Diketahui, suami Itjih Nursalim itu diketahui saat ini tinggal di Singapura. Meski demikian, sebagian aset dan bisnisnya masih berjalan di Indonesia. Salah satunya, PT
Gajah Tunggal Tbk.
Ruang lingkup kegiatan perusahaan yang melantai di bursa dengan kode emiten GJTL ini meliputi bidang pengembangan, pembuatan dan penjualan barang-barang dari karet, termasuk ban dalam dan luar segala jenis kendaraan, flap dan rim tape serta juga produsen kain ban dan karet sintesis. GJTL memproduksi dan memasarkan ban dengan merek Zeneos dan GT Radial.

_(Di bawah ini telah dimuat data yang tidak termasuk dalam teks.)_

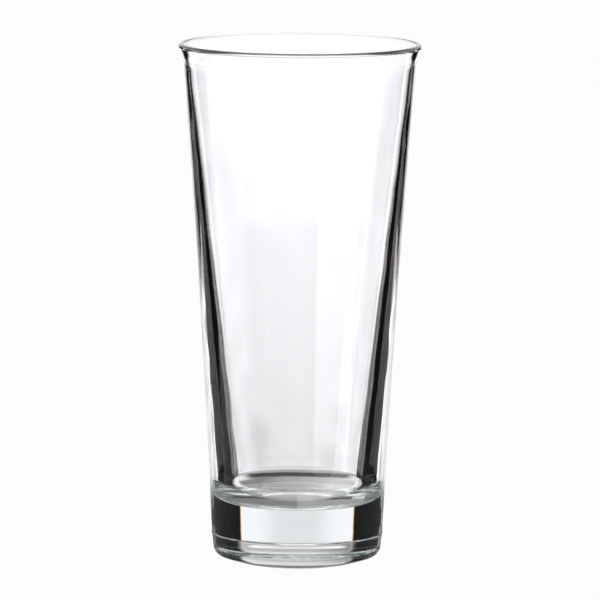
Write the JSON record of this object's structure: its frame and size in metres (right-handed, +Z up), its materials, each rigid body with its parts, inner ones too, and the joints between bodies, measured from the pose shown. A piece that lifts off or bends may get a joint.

Gajah Tunggal memiliki sejumlah anak usaha di antaranya PT Softex Indonesia (pembalut wanita), PT Filamendo Sakti (produsen benang), dan PT Dipasena Citra Darmadja (tambak udang, sewa gudang).
Selain itu,
Sjamsul Nursalim juga menguasai saham Polychem Indonesia yang sebelumnya bernama GT Petrochem.
Sjamsul Nursalim juga memiliki sejumlah usaha ritel yang menaungi sejumlah merek ternama seperti Sogo, Zara, Sport Station, Starbucks, hingga Burger King.
Adapun penetapan tersangka
Sjamsul Nursalim merupakan hasil gelar perkara atas pengembangan perkara mantan Kepala Badan Penyehatan Perbankan Nasional (BPPN), Syafruddin Arsyad Temenggung. Perkara Syafruddin diketahui telah inkracht atau berkekuatan hukum tetap.
Dalam putusan, Majelis Hakim menyatakan Syafruddin telah terbukti secara sah dan meyakinkan bersalah melakukan tindak pidana korupsi secara bersama-sama terkait penerbitan SKL BLBI kepada Sjamsul selaku pemegang saham pengendali BDNI. Syafruddin telah melakukan penghapusbukuan secara sepihak terhadap utang pemilik saham BDNI tahun 2004.
Majelis Hakim menyatakan Syafruddin telah menandatangani surat pemenuhan kewajiban membayar utang terhadap obligor BDNI,
Sjamsul Nursalim. Padahal, Sjamsul belum membayar kekurangan aset para petambak.
Syafruddin juga terbukti telah menerbitkan SKL BLBI kepada
Sjamsul Nursalim yang menyebabkan negara kehilangan hak untuk menagih utang Sjamsul sebesar Rp 4,58 triliun.
Alexander tak menampik mekanisme persidangan in absentia dilakukan untuk menyita dan merampas aset Sjamsul yang diperoleh dari korupsi SKL BLBI. Terlebih perbuatan Syafruddin menerbitkan SKL BLBI terhadap BDNI menguntungkan
Sjamsul Nursalim dan merugikan keuangan negara sebesar Rp 4,58 triliun.
"Ya betul. Iya aset yang di Indonesia. Kemarinkan putusan SAT (Syafruddin) kan merugikan 4 triliuanan," tandas Alexander.